Dio è al di fuori del tempo, che anche la liturgia trascende
Gesù non verrà adagiato in una mangiatoia questo 25 dicembre. Nel cielo non appariranno gli angeli. I pastori non lasceranno le proprie greggi su loro invito. Tutto ciò che è accaduto duemila anni fa non si ripeterà.
Le chiese, però, annunceranno che “oggi la vera pace è scesa a noi dal cielo”. I sacerdoti dichiareranno solennemente che la lunga attesa è finita, e finalmente è avvenuta la beata nascita.
Sembrerà che stiamo recitando, fingendo che Gesù non sia nato, per poi fingere che si sia finalmente unito a noi. Ma non è una finzione. È una cosa reale. Ecco tre motivi.
In primo luogo, perché Dio è al di fuori dal tempo, ogni giorno per Lui è “oggi”.
A Natale Dio entra nel nostro mondo, scegliendo un tempo e un luogo.
“C’è una differenza tra Cristo e gli altri uomini, perché se questi sono nati soggetti alle restrizioni del tempo, Cristo come Signore e Creatore del tempo ha scelto un’epoca in cui nascere, come ha scelto una madre e un luogo di nascita”, ha affermato San Tommaso d’Aquino.
Dio, però, non è mai confinato a un luogo e a un tempo. È onnipresente – ovunque e in tutte le epoche contemporaneamente. Dalla sua prospettiva nell’eternità, Betlemme nell’anno 0, il Messico nel 1596 a.C. e Roma nel 2023 sono uguali. È consapevole di ciascuno in ognuna di queste epoche come è consapevole di ciascuno di noi che leggiamo questo testo.
Il Natale, quindi, non è semplicemente un anniversario, il ricordo di qualcosa accaduto nel passato e finito. È la celebrazione dell’ingresso di Dio nella nostra storia al momento giusto ma che non lascia mai il suo ora eterno.
“Ma quando venne la pienezza del tempo, Dio mandò il suo Figlio, nato da donna, nato sotto la legge”, ha affermato San Paolo. Possiamo entrare nella pienezza dei tempi con Lui proprio ora.
Ma lo facciamo il 25 dicembre perché dobbiamo stabilire un giorno per il Natale.
In base alla logica per la quale Dio è al di fuori del tempo, possiamo festeggiare il Natale in qualsiasi momento, ma la Chiesa saggiamente ha stabilito un giorno particolare per la Natività del Signore perché ne abbiamo bisogno.
Siamo fatti per l’eternità, ma non siamo ancora lì.
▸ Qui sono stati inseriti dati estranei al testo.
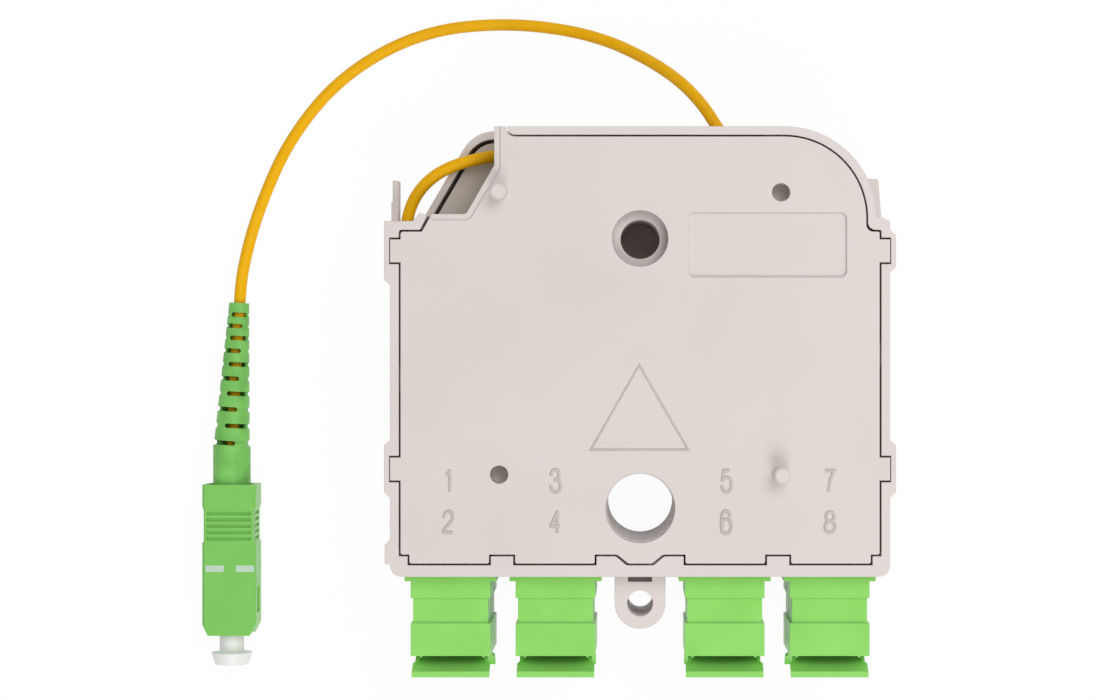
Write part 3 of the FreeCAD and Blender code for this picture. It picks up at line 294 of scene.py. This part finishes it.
def glossy_pbt(name, colour, shade, edge_highlight_tint, edge=0.15 * MM):
    """Green PBT from a polished mould: clean broad highlights and slightly wavy faces."""
    material, tree, place = start_material(name)
    base = cloudy_colour(tree, place, colour, shade, 7.0)
    # Edges are painted lighter as a highlight.
    base, normal = soft_edges_painted_highlight(tree, base, edge_highlight_tint, edge, 0.45)
    normal = grain(tree, place, normal, 3.2, 0.012, 0.35)
    rough = sheen_spread(tree, place, 0.28, 0.4, 2.5)
    return close_material(tree, material, {
        "Base Color": base, "Roughness": rough, "Normal": normal, "IOR": 1.55,
        "Specular IOR Level": 0.2, "Subsurface Weight": 0.06, "Subsurface Scale": 0.6 * MM,
        "Subsurface Radius": (0.6, 1.0, 0.4)})


def soft_tpe(name, colour, shade, edge_highlight_tint):
    """Thermoplastic elastomer boot: soft broad sheen, faint mould grain, rounded slot edges."""
    material, tree, place = start_material(name)
    base = cloudy_colour(tree, place, colour, shade, 3.0)
    # Edges are painted lighter as a highlight.
    base, normal = soft_edges_painted_highlight(tree, base, edge_highlight_tint, 0.12 * MM, 0.35)
    normal = grain(tree, place, normal, 0.25, 0.01, 0.5)
    rough = sheen_spread(tree, place, 0.45, 0.6, 2.0)
    return close_material(tree, material, {"Base Color": base, "Roughness": rough,
                                           "Normal": normal, "IOR": 1.5,
                                           "Subsurface Weight": 0.05,
                                           "Subsurface Scale": 0.5 * MM})


def extruded_jacket(name, colour, shade):
    """Extruded low-smoke jacket: satin, with faint unevenness along its length."""
    material, tree, place = start_material(name)
    base = cloudy_colour(tree, place, colour, shade, 6.0)
    soft = add_node(tree, "ShaderNodeNewGeometry").outputs["Normal"]
    normal = grain(tree, place, soft, 0.8, 0.02, 0.35)
    rough = sheen_spread(tree, place, 0.36, 0.5, 3.0)
    return close_material(tree, material, {"Base Color": base, "Roughness": rough,
                                           "Normal": normal, "IOR": 1.5,
                                           "Specular IOR Level": 0.15,
                                           "Subsurface Weight": 0.08,
                                           "Subsurface Scale": 0.4 * MM})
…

Per ora dobbiamo incontrare Dio nell’unico contesto di riferimento che abbiamo: tempo e spazio. Non possiamo scandagliare tutto ciò che Dio è. Non ancora. Dobbiamo accettare i suoi misteri uno alla volta.
Dobbiamo ascoltare le profezie, incontrare Giovanni Battista, processare la notizia inaspettata con San Giuseppe, accendere candele, sentire la sua assenza e aspettare.
È così che un Dio che è al di fuori del tempo adatta il suo messaggio alle necessità del suo popolo legato al tempo.
Il terzo motivo per cui il Natale non è una finzione è che nella Chiesa Gesù arriverà davvero il 25 dicembre.
La Chiesa è il luogo in cui l’eternità incontra il tempo e i due si fondono. A Messa, e in ogni sacramento, Gesù è davvero presente. Padre Robert Spitzer usa l’immagine utile del tempo che “collassa”: “Dio trascende il tempo, e può prendere qualsiasi evento del futuro e del passato e farlo collassare in un evento nel presente”.
Questo Natale sentiremo come i pastori vennero radunati ad adorare Gesù Cristo dagli angeli che cantavano “Gloria a Dio nell’alto dei cieli, e pace in terra agli uomini di buona volontà”. Quando poi arriveranno i Magi sentiremo come si inginocchiarono davanti a Lui e lo adorarono.
A Messa, però, ascolteremo proprio quelle parole, e poi incontreremo esattamente lo stesso Gesù Cristo avendo esattamente la stessa reazione. “Poiché Cristo stesso è presente nel Sacramento dell’altare, bisogna onorarlo con un culto di adorazione”, dice il Catechismo. L’Eucaristia riceve l’adorazione di latria, ovvero l’adorazione riservata solo a Dio, ricorda il Compendio del Catechismo.
E allora celebriamo la venuta di Gesù Cristo nel mondo.
Mettiamo insieme tutte queste verità e capirete che quando cantiamo “Venite adoriamo” non intendiamo che lo adoriamo in un presepe o ricordiamo qualche suo stato precedente – stiamo adorando il vero Bambino Gesù, realmente presente a Betlemme, in cielo e nel sacramento.